Further we noticed that in these studies neural networks outperformed tree-based algorithms on 12 out of 12 homogenous tabular datasets, whereas XGBoost outperformed neural networks on 4 out of 5 heterogenous tabular datasets. We also recognize that tree-based algorithms are better suited at handling discrete features by design than neural networks. Based on these considerations, we hypothesize that XGBoost may be superior for heterogeneous tabular datasets, and neural networks are best suited for homogeneous tabular datasets.

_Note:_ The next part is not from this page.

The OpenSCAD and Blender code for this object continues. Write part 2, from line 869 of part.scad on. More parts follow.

This analysis has limitations. Since we only look at classification tasks on small tabular datasets with numerical features, our conclusions might not extend to regression tasks, heterogenous or larger tabular datasets. It is possible that the hyperparameter tuning could be improved, potentially affecting the algorithms rankings and the conclusions. Since we use 5-fold random cross-validation for practical reasons, our findings could be strengthened by introducing independent validation data, where available, and evaluating other types of cross-validation.
In conclusion, we did not find convincing evidence to claim that neural networks outperform non-neural network algorithms on small tabular datasets, but we also did not observe superior performance by decision tree-based methods (XGBoost, LGBM, RandomForest). We hypothesize that decision tree-based learning algorithms may be best for datasets that have a combination of continuous and categorical features, but not necessarily for datasets with exclusively numerical features. This hypothesis requires further research.
References
- Gorishniy Y, Rubachev I, Khrulkov V, Babenko A. Revisiting deep learning models for tabular data. Advances in Neural Information Processing Systems. 2021 Dec 6;34.

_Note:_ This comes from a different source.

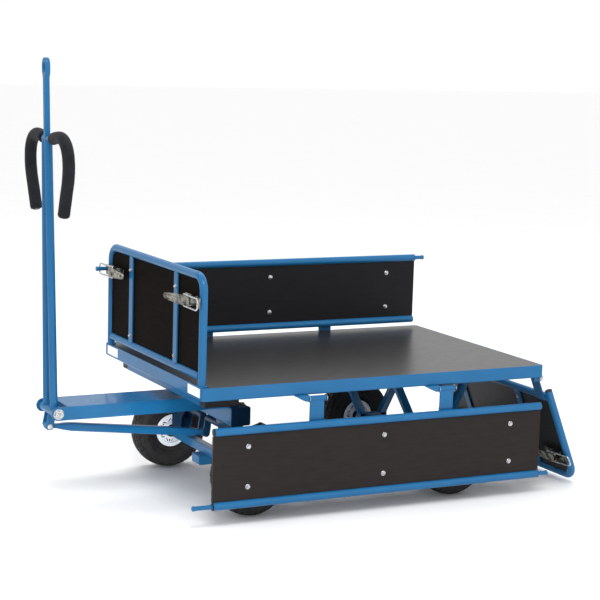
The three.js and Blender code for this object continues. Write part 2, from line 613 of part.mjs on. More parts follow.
// An inverted U of tube with a lower rail, two flat uprights and, on the rear, hinge arms.
function endFrame(face) {
  const corners = [vec(0, -POST_Y, GAP), vec(0, -POST_Y, END_HIGH), vec(0, POST_Y, END_HIGH),
    vec(0, POST_Y, GAP)];
  const adds = [tube(bentRoute(corners, BEND_R), TUBE_R), barY(-POST_Y, POST_Y, 0, END_LOW, TUBE_R)];
  for (const side of [1, -1]) {
    adds.push(box(face * 4, face * 9, side * (END_BAR_Y - 15), side * (END_BAR_Y + 15), END_LOW, END_HIGH));
  }
  if (face > 0) return shape(adds);
  const axis = HINGE_Z - DECK_TOP;
  for (const side of [1, -1]) {
    const middle = side * END_HINGE_Y;
    adds.push(box(-17.5, -11.5, middle - 24, middle + 24, axis, END_LOW + 6));
    adds.push(barY(middle - KNUCKLE.end, middle + KNUCKLE.end, -END_INSET, axis, KNUCKLE.r));
  }
  return shape(adds, [barY(-POST_Y, POST_Y, -END_INSET, axis, KNUCKLE.bore)]);
}

function endWall(name, face, parent, openAngles) {
  node(`${name}_wall_frame`, endFrame(face), BLUE, parent);
  node(`${name}_wall_panel`, endPanel(face), PLY, parent);
  for (const [hand, side] of SIDES) {
    node(`latch_base_${name}_${hand}`, latchBase(face, side), ZINC, parent);
    const lever = new THREE.Group();
    lever.position.set(face * LEVER.pivotX, side * LEVER.pivotY, LATCH_Z);
    lever.rotation.z = face * side * THREE.MathUtils.degToRad(openAngles[hand]);
    parent.add(lever);
    node(`latch_lever_${name}_${hand}`, leverGeometry(face, side), ZINC, lever);
    const bail = new THREE.Group();
    bail.position.set(face * (LEVER.bailX - LEVER.pivotX), side * (LEVER.bailY - LEVER.pivotY), 0);
    bail.rotation.z = -lever.rotation.z;
    lever.add(bail);
    node(`latch_bail_${name}_${hand}`, bailGeometry(face, side), ZINC, bail);
  }
}

const frontWall = new THREE.Group();
frontWall.position.set(END_PLANE, 0, DECK_TOP);
root.add(frontWall);
endWall('front', 1, frontWall, { left: LEVER_OPEN, right: 0 });

const rearSwing = new THREE.Group();
rearSwing.position.set(-END_PLANE - END_INSET, 0, HINGE_Z);
rearSwing.rotation.y = -THREE.MathUtils.degToRad(REAR_WALL_DROP);
root.add(rearSwing);
const rearWall = new THREE.Group();
rearWall.position.set(END_INSET, 0, DECK_TOP - HINGE_Z);
rearSwing.add(rearWall);
endWall('rear', -1, rearWall, { left: 0, right: 0 });

// ---- origin at the bottom centre of the whole cart's box ------------------------------
const extent = new THREE.Box3().setFromObject(root, true);
const group = new THREE.Group();
root.position.set(-(extent.min.x + extent.max.x) / 2, -(extent.min.y + extent.max.y) / 2, -extent.min.z);
group.add(root);

export default group;
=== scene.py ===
import json
import math

import bmesh
import bpy
from mathutils import Matrix, Vector, noise


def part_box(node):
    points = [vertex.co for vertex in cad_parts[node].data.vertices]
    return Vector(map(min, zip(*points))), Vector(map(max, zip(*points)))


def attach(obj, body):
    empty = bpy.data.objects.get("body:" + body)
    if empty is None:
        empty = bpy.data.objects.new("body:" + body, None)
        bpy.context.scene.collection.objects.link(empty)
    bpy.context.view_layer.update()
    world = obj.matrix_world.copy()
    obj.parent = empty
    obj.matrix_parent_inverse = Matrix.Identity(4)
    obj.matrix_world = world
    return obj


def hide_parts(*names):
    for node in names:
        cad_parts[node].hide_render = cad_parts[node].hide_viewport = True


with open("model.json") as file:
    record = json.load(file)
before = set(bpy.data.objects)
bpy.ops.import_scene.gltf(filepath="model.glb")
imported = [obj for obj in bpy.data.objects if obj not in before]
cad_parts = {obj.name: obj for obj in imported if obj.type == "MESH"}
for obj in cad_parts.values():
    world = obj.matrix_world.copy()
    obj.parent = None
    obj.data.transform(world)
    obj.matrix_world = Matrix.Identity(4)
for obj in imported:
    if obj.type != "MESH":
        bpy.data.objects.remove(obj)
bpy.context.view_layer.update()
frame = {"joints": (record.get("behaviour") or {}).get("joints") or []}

# ---- places and sizes, from the frame, in metres -------------------------------------
JOINT = {j["name"]: j for j in frame["joints"]}
board_lo, board_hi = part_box("deck_board")
ORIGIN = Vector(((board_lo.x + board_hi.x) / 2, (board_lo.y + board_hi.y) / 2, 0))
CART = Matrix.Translation(ORIGIN)                  # the cart's own frame, over its middle
GAP = 0.0003
TUBE = 0.0125                                      # radius of the wall and drawbar tubes
HALF_L = board_hi.x - ORIGIN.x + 0.0043            # outside of the platform frame
HALF_W = board_hi.y - ORIGIN.y + 0.0043
DECK = board_hi.z
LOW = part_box("rear_bracket_left")[1].z + GAP       # underside of the platform frame
AXLE_FRONT = Vector(JOINT["wheel_front_left_spin"]["pos_m"]) - ORIGIN
AXLE_REAR = Vector(JOINT["wheel_rear_left_spin"]["pos_m"]) - ORIGIN
PIVOT = Vector(JOINT["drawbar_tilt"]["pos_m"]) - ORIGIN
POLE_LEAN = math.radians(1.2)
END_PLANE = HALF_L - 0.010                         # tube plane of the upright end walls
END_INSET = 0.018                                  # rear hinge axis to the tube plane
SHAFT = Vector(JOINT["brake_shaft_turn"]["pos_m"]) - ORIGIN
SHOE = SHAFT + Vector((-0.069, 0, 0.020))          # middle of the brake shoes
HINGE_X = (0.233, -0.237)                          # middles of the side wall hinges
HINGE_Z = JOINT["left_wall_fold"]["pos_m"][2]
END_HINGE_Y = 0.349
END_BAR_Y = 0.190
LATCH_Z = 0.257
LEVER_PIVOT = Vector((0.026, 0.330, LATCH_Z))      # from the end wall's plane, on the deck
LEVER_LENGTH = 0.130
BAIL_PIVOT = Vector((0.028, 0.308, LATCH_Z))
SIDES = (("left", 1), ("right", -1))


# ---- procedural materials ------------------------------------------------------------
class Shader:
    """A principled material with noise-driven colour, roughness and bump."""

    def __init__(self, name, roughness, metallic=0.0, stretch=(1, 1, 1), **sockets):
        self.material = bpy.data.materials.new(name)
        self.material.use_nodes = True
        self.tree = self.material.node_tree
        self.surface = self.tree.nodes["Principled BSDF"]
        self.surface.inputs["Roughness"].default_value = roughness
        self.surface.inputs["Metallic"].default_value = metallic
        for socket, value in sockets.items():
            self.surface.inputs[socket.replace("_", " ")].default_value = value
        place = self.node("ShaderNodeTexCoord").outputs["Object"]
        mapping = self.node("ShaderNodeMapping")
        mapping.inputs["Scale"].default_value = stretch
        self.link(place, mapping.inputs["Vector"])
        self.place = mapping.outputs["Vector"]

    def node(self, kind):
        return self.tree.nodes.new(kind)

    def link(self, a, b):
        self.tree.links.new(a, b)

    def noise(self, scale, detail=4.0, rough=0.55):
        made = self.node("ShaderNodeTexNoise")
        made.inputs["Scale"].default_value = scale
        made.inputs["Detail"].default_value = detail
        made.inputs["Roughness"].default_value = rough
        self.link(self.place, made.inputs["Vector"])
        return made.outputs["Fac"]

    def cells(self, scale):
        made = self.node("ShaderNodeTexVoronoi")
        made.inputs["Scale"].default_value = scale
        self.link(self.place, made.inputs["Vector"])
        return made.outputs["Distance"]

    def roughness(self, factor, low, high):
        """Drives the roughness over a range by the middle values of a texture."""
        made = self.node("ShaderNodeMapRange")
        made.inputs["From Min"].default_value = 0.35
        made.inputs["From Max"].default_value = 0.65
        made.inputs["To Min"].default_value = low
        made.inputs["To Max"].default_value = high
        self.link(factor, made.inputs["Value"])
        self.link(made.outputs["Result"], self.surface.inputs["Roughness"])

    def colours(self, factor, stops):
        """Sets the base colour from a ramp over a texture value."""
        ramp = self.node("ShaderNodeValToRGB")
        elements = ramp.color_ramp.elements
        for i, (at, colour) in enumerate(stops):
            element = elements[i] if i < 2 else elements.new(at)
            element.position = at
            element.color = (*colour, 1)
        self.link(factor, ramp.inputs["Fac"])
        self.link(ramp.outputs["Color"], self.surface.inputs["Base Color"])

    def bump(self, factor, distance, strength=1.0):
        made = self.node("ShaderNodeBump")
        made.inputs["Distance"].default_value = distance
        made.inputs["Strength"].default_value = strength
        self.link(factor, made.inputs["Height"])
        previous = self.surface.inputs["Normal"].links
        if previous:
            self.link(previous[0].from_socket, made.inputs["Normal"])
        self.link(made.outputs["Normal"], self.surface.inputs["Normal"])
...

- Borisov V, Leemann T, Seßler K, Haug J, Pawelczyk M, Kasneci G. Deep neural networks, and tabular data: A survey. arXiv preprint arXiv:2110.01889. 2021 Oct 5.
- Gorishniy Y, Rubachev I, Babenko A. On Embeddings for Numerical Features in Tabular Deep Learning. arXiv preprint arXiv:2203.05556. 2022 Mar 10.
- Arik, S. Ö., & Pfister, T. (2021). TabNet: Attentive Interpretable Tabular Learning. Proceedings of the AAAI Conference on Artificial Intelligence, 35(8), 6679-6687.
- Olson RS, La Cava W, Orzechowski P, Urbanowicz RJ, Moore JH. PMLB: a large benchmark suite for machine learning evaluation and comparison. BioData mining. 2017 Dec;10(1):1-3.
- Provost F, Fawcett T, Kohavi R. The case against accuracy estimation for comparing induction algorithms 1998. InProceedings of the 15th international conference on machine learning ICML-98 Morgan Kaufmann. San Mateo, CA.
- Hand DJ, Till RJ. A simple generalisation of the area under the ROC curve for multiple class classification problems. Machine learning. 2001 Nov;45(2):171-86.
- Brazdil PB, Soares C. A comparison of ranking methods for classification algorithm selection. InEuropean conference on machine learning 2000 May 31 (pp. 63-75). Springer, Berlin, Heidelberg.
- Demšar J. Statistical comparisons of classifiers over multiple data sets. The Journal of Machine Learning Research. 2006 Dec 1;7:1-30.
- Shwartz-Ziv R, Armon A. Tabular data: Deep learning is not all you need. Information Fusion. 2022 May 1;81:84-90.